Ein bekannter Entwickler, Rob Hubbard, sagte einmal über den Chip: „It’s not a synth, but it sings if you know how to make it.” Tatsächlich war es weniger die Hardware, sondern der kreative Umgang mit der Limitierung, der die Musik legendär machte. Klassiker wie Rambo: First Blood Part II auf dem ZX Spectrum oder Monty on the Run machten exzessiven Gebrauch von Rauschkanälen als perkussives Element und von Hüllkurven für rhythmische Phrasierung.
Der marktwirtschaftliche Erfolg des AY-3-8910 lag in seiner perfekten Mischung aus Preis, Verfügbarkeit und einfacher Integration. Da er keine zusätzlichen DACs oder komplexe Interfaces benötigte und direkt mit Z80- oder 6502-Systemen kommunizierte, konnte er einfach in bestehende Designs eingebunden werden.

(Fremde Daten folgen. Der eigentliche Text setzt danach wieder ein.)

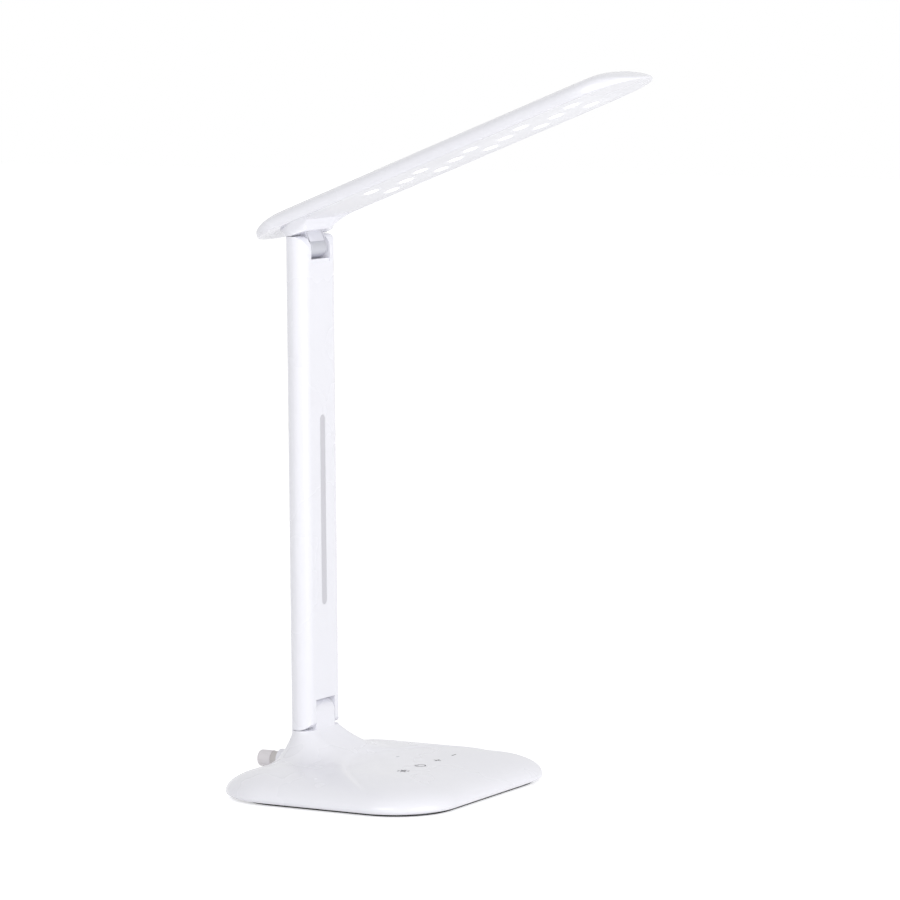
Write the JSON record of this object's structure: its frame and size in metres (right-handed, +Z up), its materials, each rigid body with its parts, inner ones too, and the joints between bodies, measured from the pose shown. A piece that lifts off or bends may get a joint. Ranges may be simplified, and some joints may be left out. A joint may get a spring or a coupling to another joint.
{
  "type": "folding led desk lamp",
  "caption": "Folding desk lamp: weighted rounded base with touch fields, upright arm on a forked hinge, long flat head with a row of light sources behind a frosted lens.",
  "frame": {"origin": "centre of the foot pad's rest face, where it meets the table", "axes": "+Z up, -Y towards the front where the head reaches, +X to the right of a viewer who stands behind the lamp; the arm stands upright and the head is raised to its stop"},
  "size_m": [0.223, 0.3383, 0.5488],
  "materials": {
    "white_housing": "glossy white moulded plastic",
    "grey_cover": "light grey moulded plastic",
    "black_pad": "black foam rubber",
    "steel_plate": "rolled steel plate",
    "zinc_screws": "zinc plated steel",
    "green_board": "glass fibre circuit board with solder mask",
    "spring_steel": "hardened spring steel",
    "clear_pipe": "clear moulded plastic",
    "dark_collar": "dark grey moulded plastic",
    "grey_gland": "warm grey moulded plastic",
    "bronze_bush": "sintered bronze",
    "grey_strip": "satin light grey plastic inlay",
    "lead_jacket": "soft wire jacket",
    "pin_steel": "turned steel",
    "frosted_lens": "frosted light diffusing plastic",
    "white_board": "aluminium core board with white solder mask",
    "light_source": "phosphor coated light source",
    "bare_aluminium": "bare rolled aluminium sheet"
  },
  "bodies": {
    "base": {"base_shell": "white_housing", "bottom_cover": "grey_cover", "foot_pad": "black_pad", "ballast_plate": "steel_plate", "cover_screws": "zinc_screws", "touch_board": "green_board", "touch_springs": "spring_steel", "board_screws": "zinc_screws", "indicator_pipe": "clear_pipe", "gland_collar": "dark_collar", "cord_gland": "grey_gland", "lower_bush": "bronze_bush"},
    "arm": {"arm_front_shell": "white_housing", "arm_back_shell": "white_housing", "arm_strip": "grey_strip", "arm_lead": "lead_jacket", "lower_pin": "pin_steel", "lower_washers": "spring_steel", "lower_nut": "zinc_screws", "upper_pin": "pin_steel", "upper_washers": "spring_steel", "upper_nut": "zinc_screws"},
    "head": {"head_housing": "white_housing", "lens": "frosted_lens", "led_board": "white_board", "leds": "light_source", "heat_spreader": "bare_aluminium", "led_screws": "zinc_screws", "upper_bush": "pin_steel"}
  },
  "joints": [
    {"name": "arm_fold", "type": "hinge", "parent": "base", "child": "arm", "pos_m": [0, 0.066, 0.055], "axis": [1, 0, 0], "range_deg": [0, 87]},
    {"name": "head_fold", "type": "hinge", "parent": "arm", "child": "head", "pos_m": [0, 0.066, 0.4135], "axis": [1, 0, 0], "range_deg": [0, 111]}
  ]
}
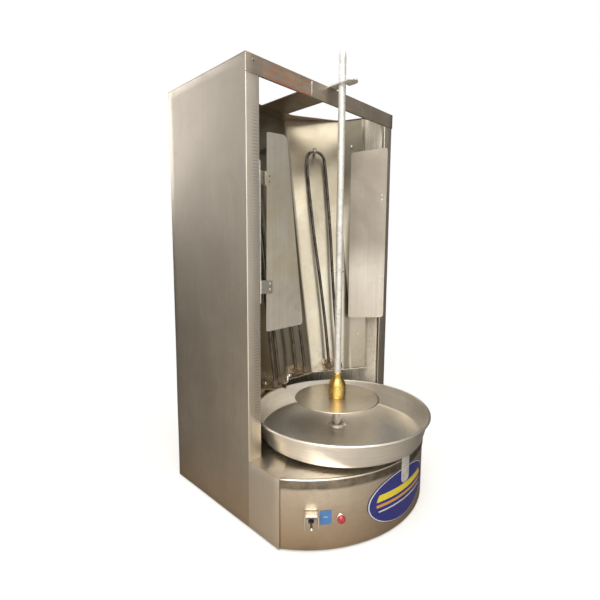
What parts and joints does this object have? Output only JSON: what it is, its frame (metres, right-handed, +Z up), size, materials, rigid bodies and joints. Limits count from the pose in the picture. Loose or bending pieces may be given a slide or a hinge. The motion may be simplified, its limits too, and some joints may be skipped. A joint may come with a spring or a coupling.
{
  "type": "vertical rotisserie broiler",
  "caption": "Countertop vertical broiler: open steel cabinet, upright electric heaters on a faceted reflector, motor-driven spit with disc, drip pan and hinged heat shields.",
  "frame": {"origin": "centre of the footprint box, on the floor under the feet", "axes": "+Z up along the spit, -Y towards the operator (curved front), +X to the right of someone facing the machine from behind the pan, that is to the right in a front view"},
  "size_m": [0.48, 0.582, 1.0108],
  "materials": {
    "stainless": "brushed, satin, hand worn",
    "bright_steel": "bright drawn, light scratches",
    "dull_steel": "dull mill finish",
    "rubber_foot": "matt",
    "heater_sheath": "heat darkened oxide",
    "heater_ceramic": "matt, sooted",
    "bright_chrome": "polished",
    "zinc_plate": "galvanised, light grey",
    "ferrule_brass": "turned",
    "motor_paint": "satin paint",
    "black_plastic": "moulded",
    "red_lens": "gloss, domed",
    "blue_print": "printed film, plain",
    "badge_print": null,
    "cord_rubber": "smooth"
  },
  "bodies": {
    "cabinet": {"side_panel_left": "stainless", "side_panel_right": "stainless", "top_frame": "stainless", "rear_panel": "stainless", "base_top_plate": "stainless", "base_front_panel": "stainless", "base_bottom_plate": "dull_steel", "foot_rear_left": "rubber_foot", "foot_rear_right": "rubber_foot", "foot_front_left": "rubber_foot", "foot_front_right": "rubber_foot", "chamber_liner": "stainless", "heat_reflector": "bright_steel", "heater_element_left": "heater_sheath", "heater_element_centre": "heater_sheath", "heater_element_right": "heater_sheath", "heater_clip_left": "dull_steel", "heater_clip_centre": "dull_steel", "heater_clip_right": "dull_steel", "heater_foot_left": "heater_ceramic", "heater_foot_centre": "heater_ceramic", "heater_foot_right": "heater_ceramic", "heater_lead": "bright_chrome", "lead_bracket": "bright_chrome", "shield_rod_left": "zinc_plate", "shield_rod_right": "zinc_plate", "shaft_bearing": "dull_steel", "gearmotor": "motor_paint", "motor_bracket": "dull_steel", "terminal_block": "heater_ceramic", "pan_support_ring": "dull_steel", "arm_pivot_bolt": "zinc_plate", "switch_body": "black_plastic", "switch_nut": "zinc_plate", "switch_guard": "bright_steel", "lamp_bezel": "bright_steel", "lamp_lens": "red_lens", "label_plate": "blue_print", "front_badge": "badge_print", "front_clip": "bright_steel", "cord_gland": "black_plastic", "power_cord": "cord_rubber", "mains_plug": "cord_rubber"},
    "drive": {"drive_shaft": "bright_steel"},
    "spit": {"spit_rod": "zinc_plate", "spit_cross_pin": "bright_steel", "spit_ferrule": "ferrule_brass", "meat_disc": "stainless"},
    "pan": {"drip_pan": "bright_steel"},
    "arm": {"support_arm": "bright_steel", "arm_end_screw": "zinc_plate"},
    "left_shield": {"shield_left": "bright_steel", "shield_left_clip_lower": "bright_steel", "shield_left_clip_upper": "bright_steel"},
    "right_shield": {"shield_right": "bright_steel", "shield_right_clip_lower": "bright_steel", "shield_right_clip_upper": "bright_steel"},
    "toggle": {"switch_lever": "bright_chrome"}
  },
  "joints": [
    {"name": "spit_spin", "type": "hinge", "parent": "cabinet", "child": "drive", "pos_m": [0, -0.0734, 0.154], "axis": [0, 0, 1], "continuous": true},
    {"name": "spit_lift", "type": "slide", "parent": "drive", "child": "spit", "axis": [0, 0, 1], "range_m": [0, 0.034]},
    {"name": "pan_lift", "type": "slide", "parent": "cabinet", "child": "pan", "axis": [0, 0, 1], "range_m": [0, 0.014]},
    {"name": "arm_swing", "type": "hinge", "parent": "cabinet", "child": "arm", "pos_m": [0, -0.0274, 0.935], "axis": [0, 0, 1], "range_deg": [-100, 0]},
    {"name": "left_shield_swing", "type": "hinge", "parent": "cabinet", "child": "left_shield", "pos_m": [-0.199, -0.0334, 0.604], "axis": [0, 0, 1], "range_deg": [-95, 20]},
    {"name": "right_shield_swing", "type": "hinge", "parent": "cabinet", "child": "right_shield", "pos_m": [0.2095, -0.0514, 0.604], "axis": [0, 0, 1], "range_deg": [0, 140]},
    {"name": "toggle_throw", "type": "hinge", "parent": "cabinet", "child": "toggle", "pos_m": [-0.20019, -0.18364, 0.068], "axis": [-0.7278, 0.6858, 0], "range_deg": [0, 24]}
  ]
}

Für kleinere Firmen wie Amstrad oder Oric bedeutete das geringere Entwicklungskosten – für große Player wie Atari war die Lizenzierung als YM2149 durch Yamaha attraktiv, da dieser Chip auch MIDI-nah eingesetzt werden konnte.
In einem Interview mit dem französischen Elektronikmagazin Électronique Pratique erinnerte sich ein Entwickler von Oric daran, wie man auf einer Hausmesse in Lyon mit einem einzigen AY-Chip über drei Stunden lang Musik auf einem Prototyp spielte – das Publikum dachte, man hätte ein Kassettendeck versteckt.
Heute erlebt der AY-3-8910 eine neue Blüte im Bereich der Chiptune-Musik. Künstler wie Dubmood, Yerzmyey oder Ultrasyd nutzen entweder Emulatoren oder direkt verdrahtete Originalchips, um Musik zu produzieren, die mit authentischer 80er-Textur glänzt. Es gibt sogar spezialisierte Synthesizer wie den AYplay oder DIY-Kits wie das AY-Module von Arcade-Audio, die den Chip als zentrales Klangelement nutzen. In der Demoszene wird der AY weiterhin als Prüfstein für Sample-sparende, algorithmische Musikgeneration gesehen – insbesondere auf dem ZX Spectrum und dem Atari ST.
Der AY-3-8910 bleibt damit nicht nur ein technisches Relikt, sondern ein lebendiges Werkzeug, das bis heute für seine einfache, aber kraftvolle Architektur geschätzt wird – ein Klang, der gleichzeitig reduziert und ikonisch klingt.